Ashoka the Great
Leadership and Humility combined
Before St Paul and his life-changing experience on the road to Damascus, there was the great Ashoka, emperor of the Indian Mauryan Empire and his sudden conversion to Buddhism.
H.G. Wells wrote of Ashoka in his book The Outline of History:
“Amidst the tens of thousands of names of monarchs that crowd the columns of history, their majesties and graciousnesses and serenities and royal highnesses and the like, the name of Ashoka shines, and shines, almost alone, a star”
The story starts at about 300 BC. Alexander the Great had retreated from India and left a power vacuum into which stepped Chandragupta, the first emperor of the Indian Mauryan Empire and Ashoka’s grandfather. Chandragupta became the undisputed ruler of northern India and, for the first time in Indian history, gave the area a degree of political unity.
The empire stretched from Afghanistan to the north, to Bangladesh in the east and covered nearly all of modern day India.
In or about 268 BC, Ashoka succeeded his father Bindusara as the third emperor of the Indian Mauryan Empire.
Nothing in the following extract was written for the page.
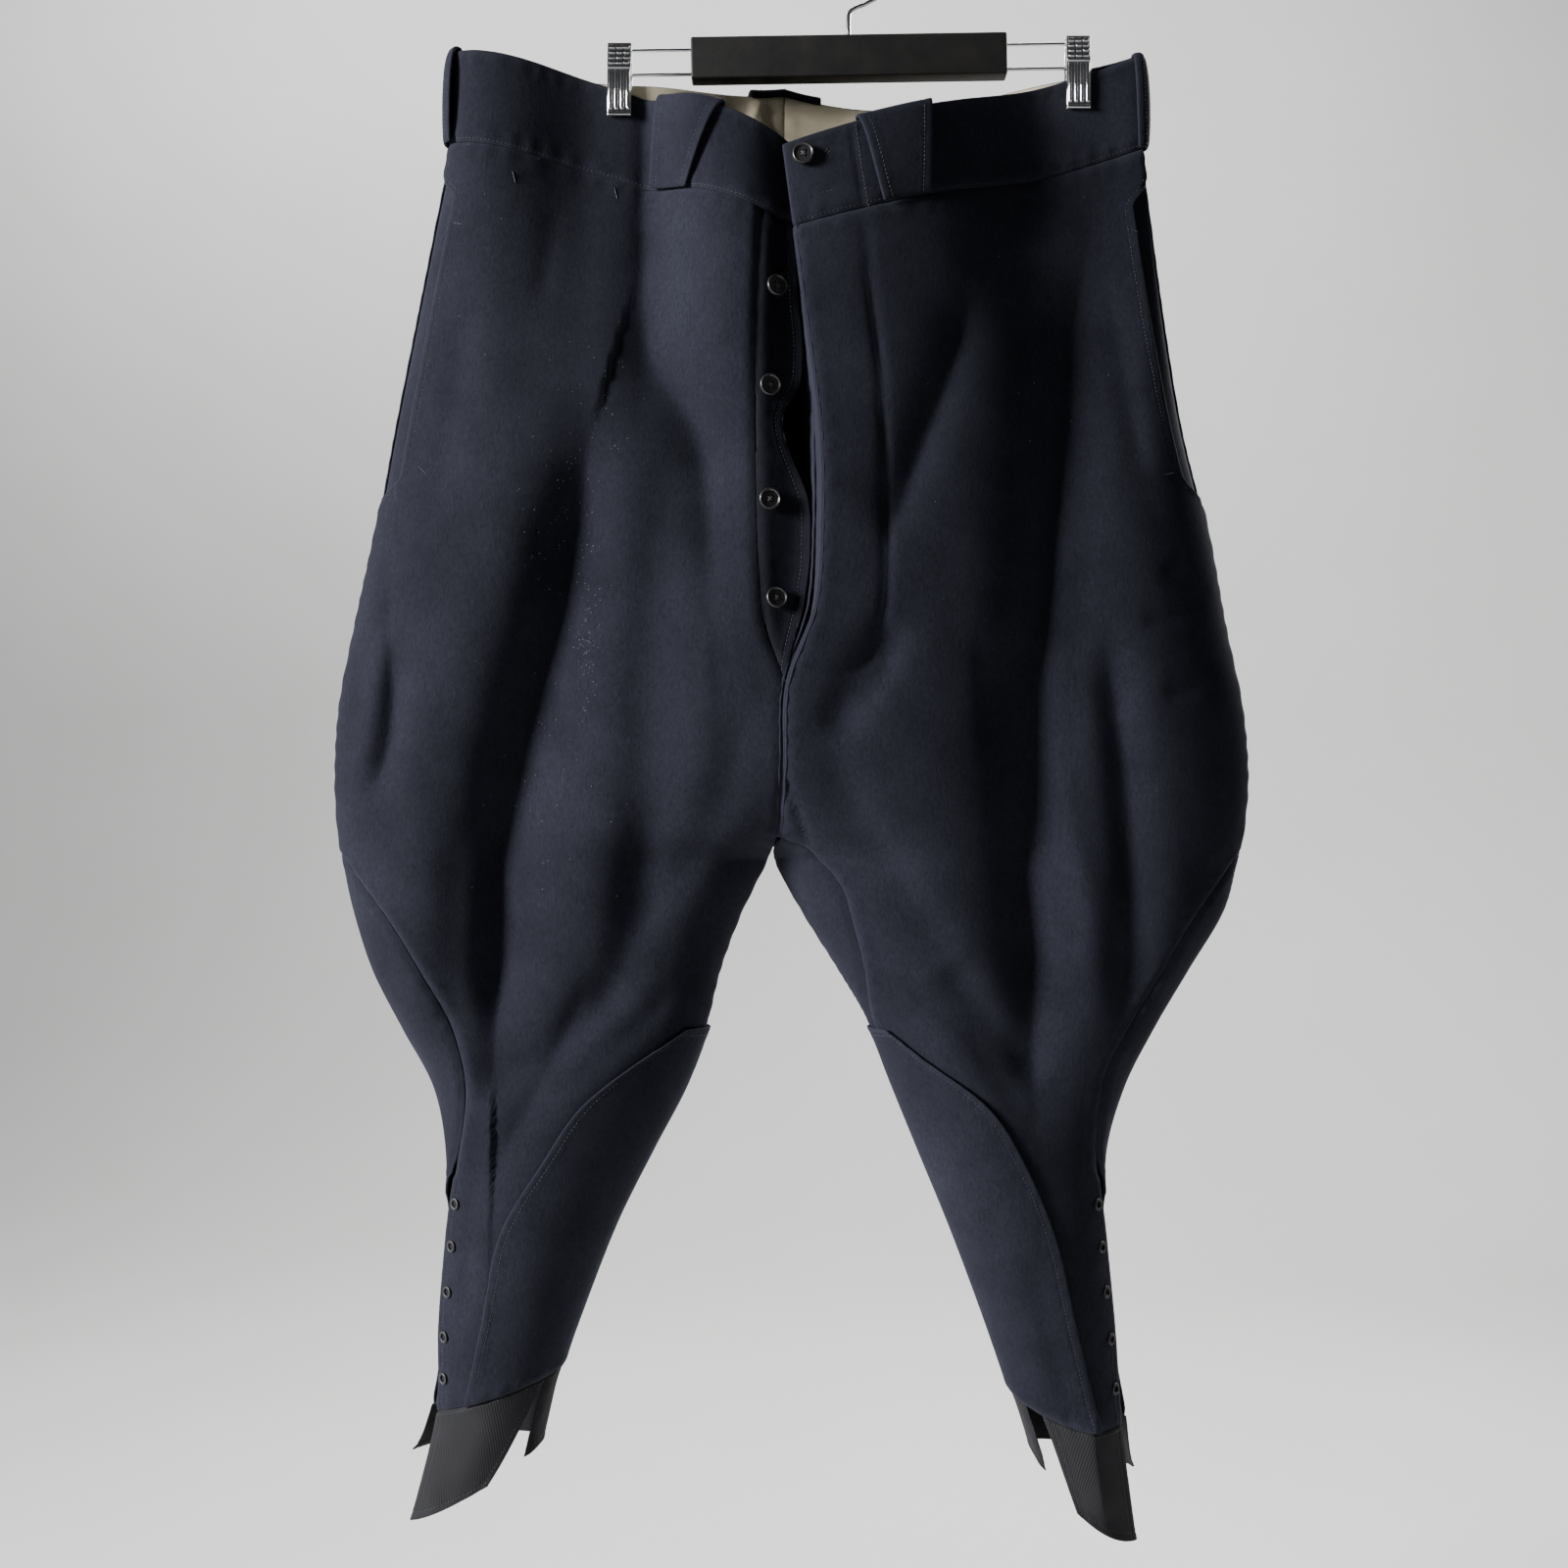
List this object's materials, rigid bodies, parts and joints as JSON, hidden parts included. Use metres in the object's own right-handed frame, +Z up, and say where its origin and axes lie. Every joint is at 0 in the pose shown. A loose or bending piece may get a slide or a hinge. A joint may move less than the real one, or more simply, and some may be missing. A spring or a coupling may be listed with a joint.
{
  "type": "military breeches on a clip hanger",
  "caption": "Wide-hipped wool riding breeches with a buttoned fly, knee patches and side slits, hung by the waist from a bar hanger with two spring clips.",
  "frame": {"origin": "inner top of the hanger's hook, where a peg or rail bears", "axes": "+Z up along the hanging length, the garment's front faces -Y, the wearer's left is +X"},
  "size_m": [0.6148, 0.1191, 1.0825],
  "materials": {
    "wool": "dark navy melton wool, matt, faint nap",
    "grey_cotton": "grey-black twilled cotton, worn",
    "lining_cotton": "cream cotton drill, plain weave",
    "button_plastic": "glossy black four-hole buttons",
    "eyelet_metal": "black japanned brass eyelets",
    "hanger_black": "satin black lacquer",
    "chrome": "bright chrome plate"
  },
  "bodies": {
    "root": {"back_left": "wool", "back_right": "wool", "belt_loop_back": "wool", "belt_loop_front_left": "wool", "belt_loop_front_right": "wool", "belt_loop_side_left": "wool", "belt_loop_side_right": "wool", "button_fly_1": "button_plastic", "button_fly_2": "button_plastic", "button_fly_3": "button_plastic", "button_fly_4": "button_plastic", "button_waist": "button_plastic", "clip_back_left": "chrome", "clip_back_right": "chrome", "clip_front_left": "chrome", "clip_front_right": "chrome", "continuation_back_left": "grey_cotton", "continuation_back_right": "grey_cotton", "continuation_front_left": "grey_cotton", "continuation_front_right": "grey_cotton", "eyelet_back_left_1": "eyelet_metal", "eyelet_back_left_2": "eyelet_metal", "eyelet_back_left_3": "eyelet_metal", "eyelet_back_left_4": "eyelet_metal", "eyelet_back_left_5": "eyelet_metal", "eyelet_back_right_1": "eyelet_metal", "eyelet_back_right_2": "eyelet_metal", "eyelet_back_right_3": "eyelet_metal", "eyelet_back_right_4": "eyelet_metal", "eyelet_back_right_5": "eyelet_metal", "eyelet_front_left_1": "eyelet_metal", "eyelet_front_left_2": "eyelet_metal", "eyelet_front_left_3": "eyelet_metal", "eyelet_front_left_4": "eyelet_metal", "eyelet_front_left_5": "eyelet_metal", "eyelet_front_right_1": "eyelet_metal", "eyelet_front_right_2": "eyelet_metal", "eyelet_front_right_3": "eyelet_metal", "eyelet_front_right_4": "eyelet_metal", "eyelet_front_right_5": "eyelet_metal", "fly_facing": "grey_cotton", "fly_underlap": "wool", "front_left": "wool", "front_right": "wool", "hanger_bar": "hanger_black", "hanger_hook": "chrome", "hanger_rail_left": "chrome", "hanger_rail_right": "chrome", "knee_patch_left": "wool", "knee_patch_right": "wool", "pocket_facing_left": "wool", "pocket_facing_right": "wool", "waist_lining_left": "lining_cotton", "waist_lining_right": "lining_cotton", "waistband_left": "wool", "waistband_right": "wool"}
  },
  "joints": []
}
In 263 BC, Ashoka waged a particularly savage and destructive war in east India that resulted in 100,000 deaths and 150,000 deportations. Reflecting on the loss of life, Ashoka was overcome and converted to Buddhism. From that moment on, Ashoka renounced violence and preached peace and harmony both at home and abroad.
Of course, this is another story from Neil MacGregor’s wonderful book “A History of the World in 100 Objects”. The object pictured above was prepared by Ashoka’s court. It is the top of a pillar, one of many made and distributed throughout Ashoka’s empire that carried messages for all to read or have read to them. Some of Ashoka’s pillars were adorned with lions. It’s not unlike a modern day billboard advertising the emperor’s message. This pillar read:
I consider how I may bring happiness to the people, not only to relatives of mine or residents of my capital city, but also to those who are far removed from me. I act in the same manner with respect to all. I am concerned similarly with all classes. Moreover, I have honoured all religious sects with various offerings. But I consider it my principal duty to visit the people personally.
These edicts were written, not in Sanskrit, but in the local dialect. As a leader, Ashoka embraced Dharma. This path guides the follower through a life of selflessness, piety, duty, good conduct and decency. Dharma is applied in many religions, including Sikhism, Jainism and of course Hinduism –but Ashoka’s idea of Dharma was filtered through the Buddhist faith.
Ashoka’s empire was characterised by religious freedom, conquest of self, the need for all citizens and leaders to listen to others and to debate ideas, human rights for all, both men and women, and an importance given to education and health, all ideas that remain central in Buddhist thinking.
There’s still today a kingdom in the Indian sub-continent that is run on Buddhist principles –the small Kingdom of Bhutan, sandwiched between northern India and China.
Listen to this.
‘Throughout my reign I will never rule you as a king. I will protect you as a parent, care for you as a brother and serve you as a son.’
That could well have been written by the emperor Ashoka but it was an excerpt from the coronation speech, in 2008, of the 27-year-old fifth king of Bhutan. His father, the fourth king, lived and continues to live in a small log cabin. There is no ostentation to the monarchy. He is probably the only example of an absolute monarch who has voluntarily persuaded his people to take away his powers and has instituted elective democracy. The fourth king also introduced the phrase ‘gross national happiness’ –to be a contrast to the concept of ‘gross national product’. The fifth king has very much followed the Buddhist precepts of monarchy.
Gandhi was an admirer of Ashoka as was Nehru, and Ashoka’s message even finds its way on to the modern currency –on all Indian banknotes we see Gandhi facing the four lions of Ashoka’s pillar.